Daquele citado grupo de ficcionistas da chamada geração dos anos 30 e 40, regionalista ou urbana, talvez só Graciliano Ramos apresente certa diferenciação nos modos de sua narrativa em razão de alguns elementos de sua estrutura ficcional que já indicam inovações no equacionamento do enredo e mesmo da linguagem já em alto nível de qualidade estilística. Não se desejando, entretanto, aqui desconsiderar aqueles autores que, da mesma forma, escreveram algumas obras de altíssima qualidade literária.

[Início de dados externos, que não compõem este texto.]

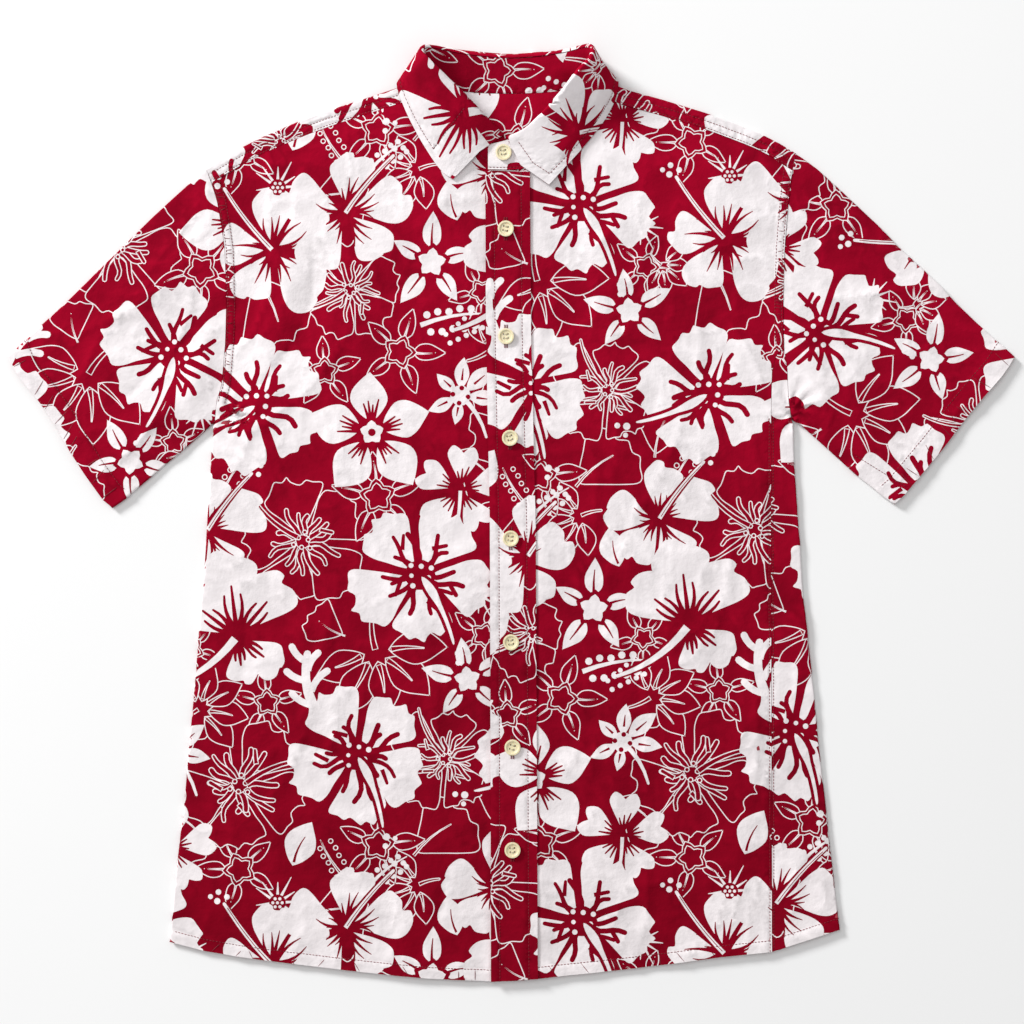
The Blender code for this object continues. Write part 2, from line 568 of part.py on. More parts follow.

Entretanto, eram obras de ficção que tinham um legibilidade mais acessível a uma gama de leitores.
Penso que o excesso de instrumentos estilístico-formais na ficção contemporânea seja um fato determinante da persistente carência de leitores de hoje que se afastam do texto narrativo na medida em que ele se volte mais para tentar construir ficção com a obsessão de fazer da trama da obra um exercício centradamente metaficcional, sobretudo daquele romance que, em geral, tem como protagonista um escritor, o que é dar um primeiro passo para cair no vezo da arte ficcional autocentrada nos processos de ficcionalização, da quebra de ilusão mimética do realismo, num desvelamento que vai mostrando ao leitor que ali tem ele uma “construção da realidade” e de como o autor foi montando suas peças servindo, principalmente mais ao próprio autor ou a um seleto grupo de iniciados nas técnicas de desconstrução do edifício tradicional do antigo romance de origem burguesa de começo, meio e fim, do “velho e clássico realismo burguês,” cujo centro de gravidade era o enredo e os personagens, seguidos da linguagem, mas não fazendo desta o centro de atenção do leitor.
Os autores esquecem o fato de que o leitor, na obra, procura o prazer de, durante o tempo da leitura, conviver com vidas, com experiências ou vivências de personagens cheios de sangue, de nervos, mas também de alma, numa narrativa que nos permita haurir o sentido da realidade da vida e de seus problemas pelo mistério da criação literária. É pedir muito?